TEXT:
BANQUO (continued)
And when we have our naked frailties hid,
That suffer in exposure, let us meet,
And question this most bloody piece of work,
To know it further. Fears and scruples shake us:
In the great hand of God I stand; and thence
Against the undivulged pretence I fight
Of treasonous malice.
MACDUFF
And so do I.
ALL
So all.
MACBETH
Let's briefly put on manly readiness,
And meet i' the hall together.
ALL
Well contented.
Exeunt all but Malcolm and Donalbain.
MALCOLM
What will you do? Let's not consort with them:
To show an unfelt sorrow is an office
Which the false man does easy. I'll to England.
DONALBAIN
To Ireland, I; our separated fortune
Shall keep us both the safer: where we are,
There's daggers in men's smiles: the near in blood,
The nearer bloody.
MALCOLM
This murderous shaft that's shot
Hath not yet lighted, and our safest way
Is to avoid the aim. Therefore, to horse;
And let us not be dainty of leave-taking,
But shift away: there's warrant in that theft
Which steals itself, when there's no mercy left.
Exeunt
NOTES:
Bloody
The word bloody has a rather confusing history. In many of Shakespeare’s plays we encounter the word “sblood” - a minced oath. One could not actually say “God’s blood” or “Christ’s blood” because this was a sin and a profanity, and so the shortened version was acceptable for dramatic purposes. By the 1670s or so, bloody - barely connected to the minced oath - had come into fairly common use as an intensifier. “Bloody good job” and so on. It lasted for the guts of a century, but by the 1750s it became terribly taboo, and was ranked among the foulest possible language in English.

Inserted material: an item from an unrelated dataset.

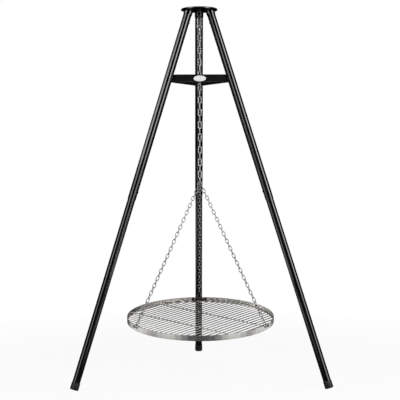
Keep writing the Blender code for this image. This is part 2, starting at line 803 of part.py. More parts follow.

It stayed that way for nearly two centuries - so, for instance, when Eliza Doolittle uses it in Shaw’s original play Pygmalion, it was considered truly scandalous (and extremely funny). The tamed down version in the stage musical My Fair Lady isn’t nearly as shocking. By the 1920s, that period of Anything Goes, anything went. And bloody came back to a more moderate place - intense, but no longer outrageous. Macbeth’s reputation as a dark and appalling play could only have been compounded by the number of times the word bloody appears in it, even though, in this instance, it’s invariably a adjective describing actual blood! But I think we can all agree - it’s a bloody good play regardless.
Ireland
If Macbeth had been an Elizabethan rather than a Jacobean play, Donalbain’s departure for Ireland would have been a far more significant moment, laden with a very different contemporary resonance. Throughout Elizabeth’s reign, Ireland had been a thorn in her side, and various rebellions and disasters plagued her political and personal life. However, by the time of Macbeth in 1606, Ireland was less of a political hot topic, and so it’s only a footnote - and an accurate piece of history - that Donalbain went into hiding in Ireland after Duncan’s death.
Donalbain
I’ve always had a soft spot for Donalbain, or Donald III, or Domhnall Bán (literally Daniel the Fair, or Daniel the White) in Gaelic. He really did go to Ireland, for about seventeen years - but what we get NO sense of in the play is that he actually became King of Scots himself! The lineage of the period is rather difficult to follow, thanks to an improbable number of men all called Duncan or Malcolm, but during the 1090s Donalbain became king not once but twice.